Third Symposium on the Urban Environment

12.3

Summertime carbon dioxide and ozone fluxes and resistances in a neighborhood of Chicago

PAPER WITHDRAWN

C. Sue B. Grimmond, Indiana University, Bloomington, IN; and F. D. Cropley and T. S. King

In urban areas elevated concentrations of CO2 and O3 are expected. Data on ozone concentrations is collected routinely in many cities, attention to CO2 concentrations in urban areas has, so far, been fairly limited and restricted to a small number of studies of spatial patterns within an urban area at different times of day and year, and temporal patterns at single points for short periods of time.
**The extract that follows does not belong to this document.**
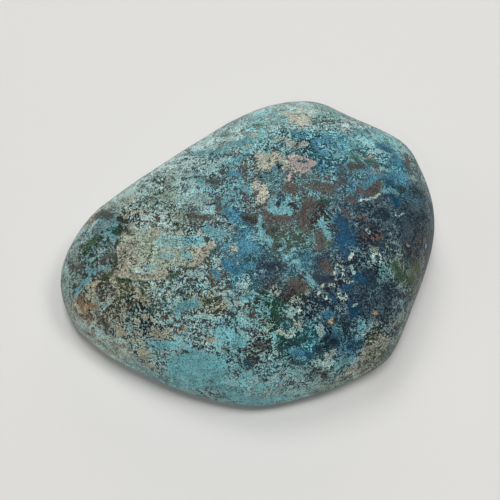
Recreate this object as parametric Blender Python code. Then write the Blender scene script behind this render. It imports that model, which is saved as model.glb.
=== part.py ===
"""A palm-sized polished shattuckite stone: one freeform pebble, domed above, with a small ground flat below."""

import math

import bmesh
import bpy
import numpy as np

MM = 0.001

# Driving sizes, in millimetres.
LENGTH = 100.0
DEPTH = 86.0
WIDEST_HEIGHT = 7.5
DOME_HEIGHT = 25.0
GROUND_OFF = 0.3

# How square the upright section is: 2 is an ellipse, and more is fuller near the edge and flatter in the middle.
DOME_FULLNESS = 2.5
BELLY_FULLNESS = 2.7

# The widest line climbs, and the dome thins, away from the middle: shares at the right end and at the back.
WIDEST_CLIMB = (0.15, 0.38)
DOME_GAIN = (0.16, -0.05)

# The widest line from above, anticlockwise from the tip, in halves of LENGTH (x) and of DEPTH (y).
WIDEST_LINE = (
    (-1.00, -0.16),  # blunt tip
    (-0.94, -0.43),
    (-0.76, -0.64),
    (-0.54, -0.79),  # long front-left side
    (-0.30, -0.91),
    (0.02, -0.99),  # frontmost
    (0.32, -0.93),
    (0.56, -0.82),  # soft front-right corner
    (0.735, -0.685),
    (0.87, -0.36),
    (0.98, -0.02),
    (1.00, 0.22),  # rightmost
    (0.95, 0.47),
    (0.865, 0.65),  # soft back-right corner
    (0.60, 0.84),
    (0.39, 0.97),  # backmost
    (0.15, 0.96),
    (-0.07, 0.86),
    (-0.28, 0.705),  # long back-left side, slightly hollow
    (-0.45, 0.57),
    (-0.71, 0.345),
    (-0.895, 0.14),
)

# Broad swells and hollows of the upper side: middle (x, y), radius and rise, in millimetres.
SWELLS = (
    (20.0, 18.0, 17.0, 0.9),
    (-18.0, 14.0, 13.0, -0.5),
    (8.0, -24.0, 15.0, 0.5),
)

SPAN_STEPS = 16
SPHERE_SUBDIVISIONS = 5

STONE_COLOUR = (0.075, 0.235, 0.285, 1.0)
STONE_ROUGHNESS = 0.28


def clear_scene():
    for scene_object in list(bpy.data.objects):
        bpy.data.objects.remove(scene_object, do_unlink=True)


def closed_curve(points, steps):
    """A smooth closed curve through the points (Catmull-Rom), with this many steps from each to the next."""
    points = np.array(points, dtype=float)
    before = np.roll(points, 1, axis=0)
    after = np.roll(points, -1, axis=0)
    beyond = np.roll(points, -2, axis=0)
    rows = []
    for share in np.arange(steps) / steps:
        rows.append(
            0.5
            * (
                2.0 * points
                + (after - before) * share
                + (2.0 * before - 5.0 * points + 4.0 * after - beyond) * share**2
                + (3.0 * points - before - 3.0 * after + beyond) * share**3
            )
        )
    return np.stack(rows, axis=1).reshape(-1, 2)


def widest_reach(headings):
    """How far the widest line is from the upright middle line, in millimetres, at each heading."""
    curve = closed_curve(WIDEST_LINE, SPAN_STEPS) * (LENGTH / 2.0, DEPTH / 2.0)
    curve_headings = np.arctan2(curve[:, 1], curve[:, 0])
    curve_reach = np.hypot(curve[:, 0], curve[:, 1])
    return np.interp(headings, curve_headings, curve_reach, period=2.0 * math.pi)


def tilted(middle, gains, x, y):
    """A height that is this much in the middle and changes evenly to the right and to the back."""
    return middle * (1.0 + gains[0] * x / (LENGTH / 2.0) + gains[1] * y / (DEPTH / 2.0))


def stone_surface(directions):
    """The stone's surface point, in millimetres, for each unit direction, before its flat is ground."""
    flat = np.hypot(directions[:, 0], directions[:, 1])
    rise = directions[:, 2]
    upper = rise >= 0.0
    fullness = np.where(upper, DOME_FULLNESS, BELLY_FULLNESS)
    stretch = (flat**fullness + np.abs(rise) ** fullness) ** (-1.0 / fullness)
    headings = np.arctan2(directions[:, 1], directions[:, 0])
    reach = widest_reach(headings) * flat * stretch
    x = reach * np.cos(headings)
    y = reach * np.sin(headings)
    widest = tilted(WIDEST_HEIGHT, WIDEST_CLIMB, x, y)
    dome = tilted(DOME_HEIGHT, DOME_GAIN, x, y)
    for middle_x, middle_y, radius, swell in SWELLS:
        dome += swell * np.exp(-((x - middle_x) ** 2 + (y - middle_y) ** 2) / (2.0 * radius**2))
    height = widest + rise * stretch * np.where(upper, dome, widest)
    return np.stack((x, y, height), axis=1)


def grind_flat(mesh, height):
    """Cut the stone level at this height and close the cut with one level face."""
    everything = mesh.verts[:] + mesh.edges[:] + mesh.faces[:]
    cut = bmesh.ops.bisect_plane(
        mesh, geom=everything, dist=1e-6, plane_co=(0.0, 0.0, height), plane_no=(0.0, 0.0, 1.0), clear_inner=True
    )
    rim = [item for item in cut["geom_cut"] if isinstance(item, bmesh.types.BMEdge)]
    bmesh.ops.contextual_create(mesh, geom=rim)


def centre_on_base(mesh):
    """Put the origin under the middle of the stone's box, on the flat."""
    places = np.array([vert.co for vert in mesh.verts])
    low = places.min(axis=0)
    high = places.max(axis=0)
    middle = (low + high) / 2.0
    bmesh.ops.translate(mesh, vec=(-middle[0], -middle[1], -low[2]), verts=mesh.verts)


def stone_material():
    material = bpy.data.materials.new("shattuckite")
    material.use_nodes = True
    shader = material.node_tree.nodes["Principled BSDF"]
    shader.inputs["Base Color"].default_value = STONE_COLOUR
    shader.inputs["Roughness"].default_value = STONE_ROUGHNESS
    shader.inputs["Metallic"].default_value = 0.0
    return material


def build_stone():
    mesh = bmesh.new()
    bmesh.ops.create_icosphere(mesh, subdivisions=SPHERE_SUBDIVISIONS, radius=1.0)
    mesh.verts.ensure_lookup_table()
    directions = np.array([vert.co.normalized() for vert in mesh.verts])
    for vert, place in zip(mesh.verts, stone_surface(directions) * MM):
        vert.co = place
    grind_flat(mesh, GROUND_OFF * MM)
    centre_on_base(mesh)
    bmesh.ops.recalc_face_normals(mesh, faces=mesh.faces)
    data = bpy.data.meshes.new("shattuckite_stone")
    mesh.to_mesh(data)
    mesh.free()
    data.shade_smooth()
    data.set_sharp_from_angle(angle=math.radians(30.0))
    data.materials.append(stone_material())
    stone = bpy.data.objects.new("shattuckite_stone", data)
    bpy.context.scene.collection.objects.link(stone)
    return stone


clear_scene()
build_stone()
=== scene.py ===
"""The look of the polished shattuckite stone: its close surface, its minerals, the light and the camera."""

import math

import bpy
import numpy as np
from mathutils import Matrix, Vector, noise
from mathutils.bvhtree import BVHTree


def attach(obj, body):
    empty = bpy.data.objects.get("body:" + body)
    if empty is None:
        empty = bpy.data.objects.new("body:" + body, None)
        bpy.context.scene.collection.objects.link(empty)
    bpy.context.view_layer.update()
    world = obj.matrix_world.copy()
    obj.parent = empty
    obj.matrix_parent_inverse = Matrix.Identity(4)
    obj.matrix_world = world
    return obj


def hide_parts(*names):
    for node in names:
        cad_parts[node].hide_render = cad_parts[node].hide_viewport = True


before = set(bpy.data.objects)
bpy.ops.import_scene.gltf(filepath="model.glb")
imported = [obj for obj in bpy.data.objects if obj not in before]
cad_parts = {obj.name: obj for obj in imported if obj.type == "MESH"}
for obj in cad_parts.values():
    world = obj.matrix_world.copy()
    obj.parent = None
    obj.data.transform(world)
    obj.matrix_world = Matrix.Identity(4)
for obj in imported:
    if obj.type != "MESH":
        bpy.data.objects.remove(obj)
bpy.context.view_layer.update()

MM = 0.001
NODE = "shattuckite_stone"


def add(name, data):
    """A new object in the scene."""
    thing = bpy.data.objects.new(name, data)
    bpy.context.scene.collection.objects.link(thing)
    return thing


# ---------------- the stone's form

# Driving sizes, in millimetres, as in the part's source.
LENGTH = 100.0
DEPTH = 86.0
WIDEST_HEIGHT = 7.5
DOME_HEIGHT = 25.0
GROUND_OFF = 0.3
DOME_FULLNESS = 2.5
BELLY_FULLNESS = 2.7
WIDEST_CLIMB = (0.15, 0.38)
DOME_GAIN = (0.16, -0.05)

# The widest line from above, anticlockwise from the tip, in halves of LENGTH (x) and of DEPTH (y).
WIDEST_LINE = (
    (-1.00, -0.16), (-0.94, -0.43), (-0.76, -0.64), (-0.54, -0.79),
    (-0.30, -0.91), (0.02, -0.99), (0.32, -0.93), (0.56, -0.82),
    (0.735, -0.685), (0.87, -0.36), (0.98, -0.02), (1.00, 0.22),
    (0.95, 0.47), (0.865, 0.65), (0.60, 0.84), (0.39, 0.97),
    (0.15, 0.96), (-0.07, 0.86), (-0.28, 0.705), (-0.45, 0.57),
    (-0.71, 0.345), (-0.895, 0.14),
)

# Broad swells and hollows of the upper side: middle (x, y), radius and rise.
SWELLS = (
    (20.0, 18.0, 17.0, 0.9),
    (-18.0, 14.0, 13.0, -0.5),
    (8.0, -24.0, 15.0, 0.5),
)

SPAN_STEPS = 16

# The close mesh: a cube's faces, this many quads along an edge, blown up to a sphere. The upper side gets
# this share of its rings, spaced as on a ball (flatness 0) or a flat disc (1).
FACE_QUADS = 126
UPPER_SHARE = 0.62
FLATNESS = 0.75


def closed_curve(points, steps):
    """A smooth closed curve through the points (Catmull-Rom), with this many steps from each to the next."""
    points = np.array(points, dtype=float)
    before = np.roll(points, 1, axis=0)
    after = np.roll(points, -1, axis=0)
    beyond = np.roll(points, -2, axis=0)
    rows = []
    bend = 2.0 * before - 5.0 * points + 4.0 * after - beyond
    twist = 3.0 * points - before - 3.0 * after + beyond
    for share in np.arange(steps) / steps:
        rows.append(0.5 * (2.0 * points + (after - before) * share + bend * share**2 + twist * share**3))
    return np.stack(rows, axis=1).reshape(-1, 2)


def widest_reach(headings):
    """How far the widest line is from the upright middle line, in millimetres, at each heading."""
    curve = closed_curve(WIDEST_LINE, SPAN_STEPS) * (LENGTH / 2.0, DEPTH / 2.0)
    curve_headings = np.arctan2(curve[:, 1], curve[:, 0])
    curve_reach = np.hypot(curve[:, 0], curve[:, 1])
    return np.interp(headings, curve_headings, curve_reach, period=2.0 * math.pi)


def tilted(middle, gains, x, y):
    """A height that is this much in the middle and changes evenly to the right and to the back."""
    return middle * (1.0 + gains[0] * x / (LENGTH / 2.0) + gains[1] * y / (DEPTH / 2.0))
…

In urban environments, for neither gas has attention been directed to the actual surface-atmosphere fluxes. Here we report the results of an observational study of summertime CO2 and O3 fluxes for a suburb of Chicago, Illinois. Two ATI three-dimensional sonic anemometer thermometers (SAT) were mounted on mobile towers at 18 and 27 m, 2.1 and 3.1 times the height of the roughness elements, zH, respectively. In addition, a 1 dimensional CSI SAT, a CSI krypton hygrometer, and the inlet to a teflon tube, which pulled air to a closed path infra red gas analyzer (IRGA) (Licor model LI-6262) and a Scintrex LOZ-3 to observe ozone via a chemoluminescent technique, were located at 3.1 zH. These data are used to derive deposition velocities and resistances to transport. Here attention is directed to the magnitude of the values determined, and the impact of assumptions made in their derivation.